14 DE ENERO. SAN HILARIO, DOCTOR DE LA IGLESIA

 Este Santo Doctor reunía en su persona todas las cualidades que hacen grande a los obispos. A una naturaleza dulce y pacífica unía vigor, celo y firmeza apostólica, que nada ni nadie hubiera logrado detener o intimidar. San Hilario hubiera podido permanecer tranquilo y retirado en su iglesia de Poitiers, sin ocuparse de las disputas de los orientales; pero su celo ardiente y caridad hacia Dios y su Iglesia le hizo determinarse a tomar la defensa de la fe, a sabiendas de que ponía en peligro la vida. Desterrado por el emperador Constancio, decía: "Que mi destierro dure siempre, con tal de que se predique la verdad."

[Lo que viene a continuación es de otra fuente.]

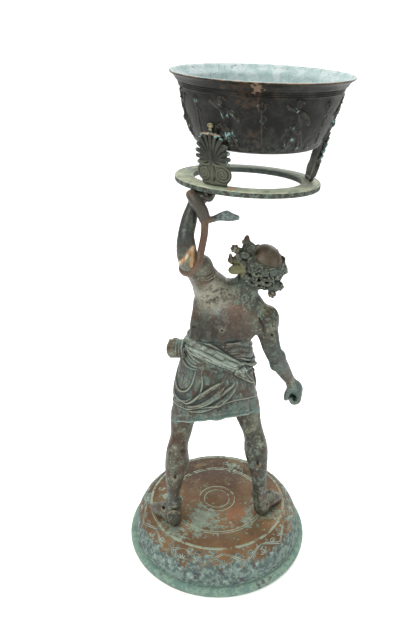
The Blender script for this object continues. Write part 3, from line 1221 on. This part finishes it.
def start_bronze(name):
    """Dark brown to olive bronze with grey-green crust, red where the metal wore bare and pale on what stands
    out. Gives the finish, its colour so far, and the tones that further coats share."""
    finish = Finish(name, metallic=0.2, gloss=0.3)
    wide = finish.noise(0.055, 4, 1.3)
    cloud = finish.noise(0.018, 6, 4.7, 0.6, 0.5)
    blot = finish.noise(0.0080, 6, 2.2, 0.62, 0.4)
    fine = finish.noise(0.0030, 6, 7.9, 0.62)
    grit = finish.noise(0.0009, 4, 3.6)
    crest = finish.crest()
    green = finish.rise(fine * 0.30 + blot * 0.40 + cloud * 0.15 + wide * 0.15 - crest * 0.2, 0.515, 0.565)
    crust = fine * 0.45 + finish.noise(0.011, 5, 9.4) * 0.6
    tone = finish.coat((0.060, 0.044, 0.030), (0.092, 0.096, 0.068), cloud, 0.43, 0.57)
    tone = finish.coat(tone, (0.036, 0.042, 0.033), wide, 0.46, 0.56, 0.7)
    tone = finish.coat(tone, (0.135, 0.062, 0.036), blot, 0.54, 0.61, 0.75)
    tone = finish.coat(tone, (0.230, 0.220, 0.150), fine * 0.6 + cloud * 0.5, 0.58, 0.65, 0.65)
    tone = finish.mix(green * 0.75, tone, (0.135, 0.205, 0.170))
    tone = finish.coat(tone, (0.250, 0.320, 0.275), crust, 0.60, 0.67, 0.45)
    tone = finish.coat(tone, (0.290, 0.240, 0.150), crest + fine * 0.3, 0.20, 0.42, 0.6)
    tone = finish.coat(tone, (0.018, 0.020, 0.016), fine * 0.3 - crest, 0.20, 0.36, 0.8)
    tone = finish.coat(tone, (0.030, 0.028, 0.022), grit, 0.58, 0.72, 0.45)
    return finish, tone, (cloud, blot, fine, grit, crest, green)


# Broad patches of tone, each a place and a reach in the figure's own points, a share and a colour: pale
# over the raised shoulder and down the spine, red on the ribs, dark on the forearm, blue-green low down
figure_patches = (
    ((-6, -22, 344), 26, 0.80, (0.330, 0.315, 0.240)), ((-1, -28, 322), 7, 0.80, (0.360, 0.420, 0.380)),
    ((2, -28, 308), 6, 0.65, (0.300, 0.350, 0.320)), ((20, -26, 318), 17, 0.65, (0.240, 0.125, 0.085)),
    ((34, -26, 308), 14, 0.45, (0.190, 0.200, 0.150)), ((-33, -12, 316), 13, 0.60, (0.150, 0.064, 0.040)),
    ((-12, -30, 292), 30, 0.85, (0.030, 0.027, 0.021)), ((16, -28, 294), 30, 0.85, (0.042, 0.030, 0.023)),
    ((-37, -42, 444), 40, 1.00, (0.036, 0.044, 0.040)), ((-30, -34, 384), 18, 0.60, (0.200, 0.225, 0.170)),
    ((107, 8, 183), 22, 0.65, (0.095, 0.170, 0.165)), ((26, -24, 366), 9, 0.80, (0.075, 0.165, 0.135)),
    ((78, -12, 252), 36, 0.55, (0.070, 0.100, 0.098)), ((60, -16, 324), 9, 0.55, (0.240, 0.205, 0.115)))


def paint_figure():
    """Patches on the skin, greener cloth with pale edges and dark valleys, dark hair, a brown bald head, one
    yellow-green leaf, and the bright brazed repair."""
    finish, tone, (cloud, blot, fine, grit, crest, green) = start_bronze("figure_patina")
    mottle = finish.rise(fine * 0.3 + blot * 0.7, 0.36, 0.56)
    for place, reach, share, colour in figure_patches:
        spot = finish.near(in_metres(place), reach * unit, (blot - 0.5) * 0.06, 0.45)
        tone = finish.mix(spot * mottle * share, tone, colour)
    cloth_share = finish.attribute("cloth")
    teal = finish.rise(blot * 0.6 + cloud * 0.4, 0.46, 0.55)
    edge = finish.rise(crest + fine * 0.3, 0.17, 0.34)
    valley = finish.rise(blot * 0.4 - crest, 0.20, 0.34)
    hair_tone = finish.coat((0.036, 0.040, 0.030), (0.075, 0.098, 0.078), blot, 0.46, 0.56)
    hair_tone = finish.coat(hair_tone, (0.150, 0.180, 0.125), crest + fine * 0.3, 0.22, 0.40)
    hair_tone = finish.coat(hair_tone, (0.008, 0.010, 0.009), fine * 0.3 - crest, 0.14, 0.26)
    streak = finish.noise(0.0040, 3, 5.2, stretch=(1, 1, 0.3))
    braze_tone = finish.coat((0.350, 0.200, 0.085), (0.620, 0.500, 0.350), streak, 0.44, 0.62)
    for share, colour in (
            (cloth_share * teal * 0.55, (0.080, 0.135, 0.125)),
            (finish.attribute("hem") * mottle * 0.6, (0.105, 0.200, 0.182)),
            (cloth_share * edge * 0.60, (0.270, 0.310, 0.245)),
            (finish.attribute("sash") * mottle * 0.72, (0.310, 0.370, 0.305)),
            (cloth_share * valley * 0.8, (0.022, 0.028, 0.025)),
            (finish.attribute("hair") * 0.85, hair_tone),
            (finish.attribute("dome") * 0.75, (0.088, 0.062, 0.036)),
            (finish.attribute("broad_leaf") * 0.6, (0.190, 0.185, 0.080)),
            (finish.attribute("braze"), braze_tone)):
        tone = finish.mix(share, tone, colour)
    finish.set("Base Color", tone)
    finish.set("Roughness", 0.46 + green * 0.28)
    finish.rough_up(fine * 0.6 + grit * 0.25 + blot * 0.5, 0.7, 0.0006)
    return finish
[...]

Escribió varios tratados, en los que resplandece su ardor en la defensa de los misterios de la Santísima Trinidad, Encarnación del Verbo y Supremacía e Infalibilidad de Pedro y de sus sucesores. La herejía no se atrevió jamás a luchar contra él frente a frente, sino valiéndose de la astucia y de la violencia. Pero perdió contra él la batalla, pues no logró vencerle, ni consiguió que dejara de proclamar la verdad. San Agustín y San Jerónimo le dan los gloriosos nombres de "doctor ilustre de la Iglesia y orador elocuentísimo". Después de su muerte, en su sede episcopal, una luz deslumbradora envolvió el lecho fúnebre, como para hacer constar que aquel santo obispo había sido el faro de su siglo. Los grandes milagros que obró San Hilario después de muerto confirmaron plenamente la verdad de la doctrina que nunca cesó de predicar. ¡Qué grande es la fuerza del celo apostólico, oh Dios mío!, del celo apostólico vivificado por la fe y por la caridad. Su fruto abundante se sigue recogiendo aun después de la muerte. Veamos si estamos animados de grandes deseos de perfección y de grandes deseos de que se salven las ALMAS. Veamos también a qué obedecen estos anhelos: ¿es tal vez porque sabemos apreciar el valor del alma redimida por Jesucristo? ¿Es tal vez porque estamos llenos de amor hacia nuestro divino Salvador?

¿Qué móviles dirigen nuestra actividad? ¿La actividad natural o el miedo a molestarse? ¿El prurito de agradar al público o la intención de placer a Dios? ¿Nuestro propio interés o satisfacción o la gloria de Cristo y el aprovechamiento del prójimo? Escudriñemos en nuestra conciencia qué miras llevamos y resolvámonos a dirigirnos en adelante siempre por los principios de la fe, sobre todo en el ejercicio:

  1. De la presencia de Dios, alma de la vida interior.
  2. De la obediencia a los superiores, que están en lugar de Dios.
  3. De la caridad con el prójimo, a quien cede Cristo sus derechos a nuestro amor y servicios.
  4. De la paciencia en las contradicciones, preciadas perlas que hemos de recibir con agrado de manos del Padre celestial.